Floral designer from GR exhibited in‘Art in Bloom’ event

Above is Tova Garrett’s entry in the ‘Art in Bloom’ exhibition.

GLEN RIDGE, NJ — For the recent 10th annual Montclair Art Museum exhibit, “Art in Bloom,” selected local artists used flower arrangements to capture the essence of an artwork held by the museum. Glen Ridge floral designer Tova Garrett was asked to work from a sculpture by Cyrus Edwin Dallin named, “Appeal to the Great Spirit.”

This is a small bronze of a Native American on horseback with his head and eyes uplifted and his arms outstretched.

During the five day exhibit, the floral displays were placed near the works that inspired them. Unique among the arrangements, Narrett’s work did not use any flowers. She spoke recently about this decision saying she wanted to work with materials that Native Americans used for food or medicine.

“I went to the flower district in Manhattan,” she said in a telephone interview. “Everything looked so pretty. I wanted to use stems and branches.”

How Dallin rendered the figure’s body impressed her. “I was struck by the musculature, the strong limbs,” she said, “That is what I thought it was about.”

She intended to have twigs and branches express the strength of the figure. Her material was storm debris.

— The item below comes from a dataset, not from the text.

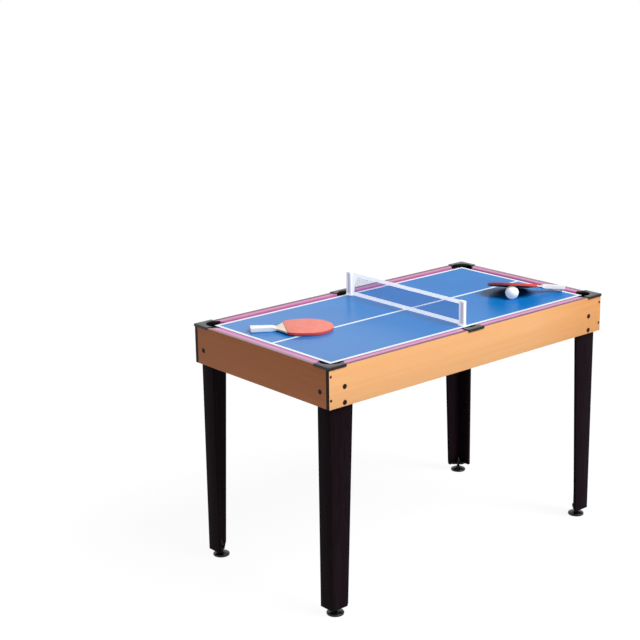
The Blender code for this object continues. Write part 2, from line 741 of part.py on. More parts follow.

“I liked upstreaming it from all the storms,” she said. “There were mountains of it in the streets. So using what was around me was like the Native Americans being connected with life.”

The use of vines, she said, was meant to suggest the Native American arts of basketry and pottery and to evoke braided hair and feathers.
“A lot of the vines are twisted around and there’s this feeling of cascading,” she said. “Also, the branches are uplifted like the figure’s hands.”

For the information card near her display, Garrett wrote that she was struck by the luminous, earthy glow of the bronze. To capture this effect, she applied tiny brush strokes of paint to create a subtle patina.

But most significant to this reviewer was the use of material that would not wither or pale, but remain stout. With this, Garrett imbued her work with the timeless and monumental quality captured by Dallin’s “Appeal to the Great Spirit.”